It was nearly noon when Benda arrived on the edges of his home village of Stennax, which he had not seen in over three years. A storm-at-sea had driven his fishing vessel with his fellow countrymen Tendar and Offend onto the strange shores of the lost and largely forgotten land of Quatria. There, the river of time took a course all her own, and an entirely different one from that of the Wide Lands and Kremel. For him, his sojourn there, and his perilous voyage back to Kremel, and finally to his home kingdom of Cannaxus had seemed to take no more than a few months. But he was keenly aware that for those he’d left behind, the pace of time had flowed with a quickness which for him it had not.

As such, despite his joy at returning, he was filled with trepidation upon entering the outskirts of his village, and seeing the few wattle and daub huts that began to line the cart path. He felt painfully aware too of the strangeness of his appearance, dressed in the garb of foresters of the northern Drynarean kingdom. And if his reflection in the surface of Lake Squamat had shown him anything, it was that he looked ragged and thin, with a scraggly unkempt appearance of one who had been on the road for a long, long time.

He noticed as he went along that the villagers who saw him all avoided eye contact, and somehow this made him feel ashamed – like a stranger in his own home. Tob, before entering the village proper had, perhaps wisely, suggested Benda hide him again in the folds of his cloak. For though Benda might only seem a stranger to this people of Stennax, Tob truly would appear like a wholly alien being.

The few villagers he did see scurried about their business. Benda thought they seemed nervous, and he wondered at what had happened in the intervening time since he left to make them so. He remember them as proud, certainly, but also filled with warmth. But then, perhaps that was because they had regarded him then as one of them, whereas the people who saw this bedraggled wraith walking through the village most certainly did not.

He brushed it aside though, and turned off the main path, and along a series of branching trails down through to the lower part of the village, nearer the sea. He saw there as he went some children play-fighting with sticks. Among them was a small boy, no more than a toddler, who upon seeing Benda froze completely still, and stared. Until one of the older boys whacked him across the back with a stick, startling him awake, and all the children ran off again together to some other part of the village. Benda estimated the boy to be approximately the same age as his own son, Sol, according to the passage of time in this place. But he had not seen him since he was a baby, and he pressed on.
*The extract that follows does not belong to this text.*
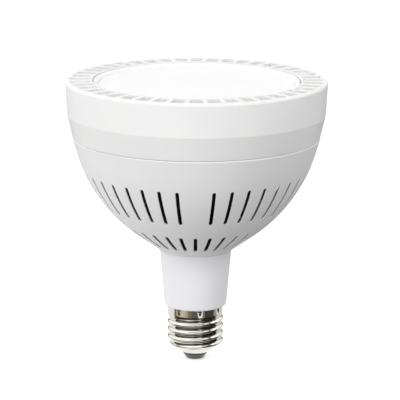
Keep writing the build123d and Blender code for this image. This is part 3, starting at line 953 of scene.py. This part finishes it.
# the lamp's far sides see the tent, with a grey line low down
for side, az0, az1, low_level, line_level in (
    ("left", -200, -92, 0.90, 0.36), ("right", 100, 160, 0.72, 0.28),
):
    card("tent_" + side, flat(INNER, 0.30), az0, az1, WHITE, low_level, True)
    card("tent_" + side + "_low", flat(0.30, 0.95) + arc(0, 9, 2), az0, az1, WHITE,
         line_level, True)
    card("tent_" + side + "_high", arc(9, 30, 3), az0, az1, WHITE, 1.08, True)
# the camera's side: dark close to the table's edge, so that the thread's roots are dark
card("table_dark_left", flat(INNER, OUTER), -92, -6, (0.045, 0.036, 0.030), 1.0, True)
card("table_dark_front", flat(INNER - 0.002, OUTER), -6, 28, (0.016, 0.0145, 0.013),
     1.0, True)
card("table_dark_right", [(INNER - 0.005, 0.0006), (OUTER, 0.0006)], 28, 100,
     (0.016, 0.0145, 0.013), 1.0, True)
for az0, az1, colour in (
    (-92, -84, (0.13, 0.115, 0.09)), (-84, -66, (0.40, 0.35, 0.26)),
    (-66, -52, (0.64, 0.62, 0.50)), (-52, -40, (0.58, 0.55, 0.45)),
    (-40, -28, (0.46, 0.38, 0.28)), (-28, -15, (0.20, 0.18, 0.135)),
    (-15, 13, (0.12, 0.117, 0.112)), (13, 28, (0.90, 0.90, 0.88)),
    (28, 38, (0.20, 0.19, 0.18)), (38, 78, (0.058, 0.054, 0.048)),
    (78, 90, (0.30, 0.29, 0.25)),
    (90, 100, (0.55, 0.53, 0.48)),
):
    card(f"table_ring_{az0 + 100}", flat(OUTER, END), az0, az1, colour, 1.0, True)
card("room_left", flat(END, 0.95) + arc(0, 22, 3), -92, -6, (0.10, 0.09, 0.075), 1.0, True)
card("room_left_high", arc(22, 30, 1), -92, -6, WHITE, 0.95, True)
card("room_right", flat(END, 0.95) + arc(0, 30, 3), -6, 100, (0.016, 0.0145, 0.013), 1.0,
     True)

world = bpy.data.worlds.new("world")
bpy.context.scene.world = world
world.use_nodes = True
bg = world.node_tree.nodes["Background"]
bg.inputs["Color"].default_value = (1.0, 1.0, 1.0, 1)
bg.inputs["Strength"].default_value = 0.01


def soft_box(name, az, el, power, size, dist=2.5):
    """A square soft box aimed at the lamp; azimuth 0 is the camera's side, 90 is +X."""
    a, e = math.radians(az), math.radians(el)
    d = Vector((math.sin(a) * math.cos(e), -math.cos(a) * math.cos(e), math.sin(e)))
    light = bpy.data.lights.new(name, "AREA")
    light.size = size
    light.energy = power
    ob = link(bpy.data.objects.new(name, light))
    ob.location = Vector((0, 0, 0.08)) + d * dist
    ob.rotation_euler = (-d).to_track_quat("-Z", "Y").to_euler()
    ob.visible_camera = ob.visible_glossy = False
    return ob


for name, az, el, power in (
    ("left_back", -120, 12, 32.9), ("left_front", -30, 12, 21.6),
    ("front", 15, 12, 12.7), ("right_front", 60, 12, 10.4), ("right", 105, 12, 10.3),
):
    soft_box(name, az, el, power * 0.95, 2.0)
for name, az, el, power in (
    ("far_left_high", -150, 42, 15.5), ("left_high", -45, 42, 18.5),
    ("front_high", 0, 42, 6.2), ("right_high", 45, 42, 14.2),
    ("right_side_high", 90, 42, 7.6), ("back_high", 150, 42, 4.4),
):
    soft_box(name, az, el, power * 0.95, 0.7)
soft_box("overhead", 0, 85, 3.0, 1.4)

scene = bpy.context.scene
scene.view_settings.view_transform = "Standard"
scene.view_settings.look = "None"
scene.view_settings.exposure = 0.0
scene.view_settings.gamma = 1.0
At last, he rounded the final bend to where his family’s hut was, constructed decades ago by his father. As he approached, he felt the hair on the back of his neck stand up. He strangely felt, at the very last moment, the urge to flee. But to where? This was everything he’d striven for all the while on this long voyage. So he strode up to the door, which was closed, and knocked on it.

He felt strange knocking on the door of his own house, but if his wife Lualla had lived on her own without him all these long years, he didn’t want to scare her by simply walking in like a ghost out of the wilderness. As he stood there waiting, he ran his fingers through his uncombed hair nervously. Would she recognize him? Would she still love him, and accept him as her husband?

After what seemed like an endless moment, the door swung gently inward, and a woman’s voice – Lualla’s – said softly, “Come in.” His heart leapt to his throat, and in his excitement, Benda pushed aside the strange note of warning he thought he heard in her voice, and he passed through the threshold into the dark interior.

His eyes adjusted to the dimly lit space within, and as he did, across the room, he saw her there, beautiful as they day they wed. She turned from the fire she was cooking over, and cried out in recognition, “Husband!”

Benda rushed to embrace her, but she threw her arms up in warning, shouting, “Run!”

The door swung shut behind Benda, though, and as he went to sweep his wife up into his arms, strong hands seized each of his arms from behind. He struggled and, turning his head this way and that, was confronted by two gruff armor-clad men, who held him fast. Over their coats of mail were red cloths bearing the insignia of the Citadel, and the First King of Kremel.

Lualla sobbed and went to caress his cheek, “Forgive me, Benda! I had no choice.”

“Welcome home, sailor!” one of the soldiers said roughly, and clubbed him in the back of the head. Benda fell once again into unconsciousness.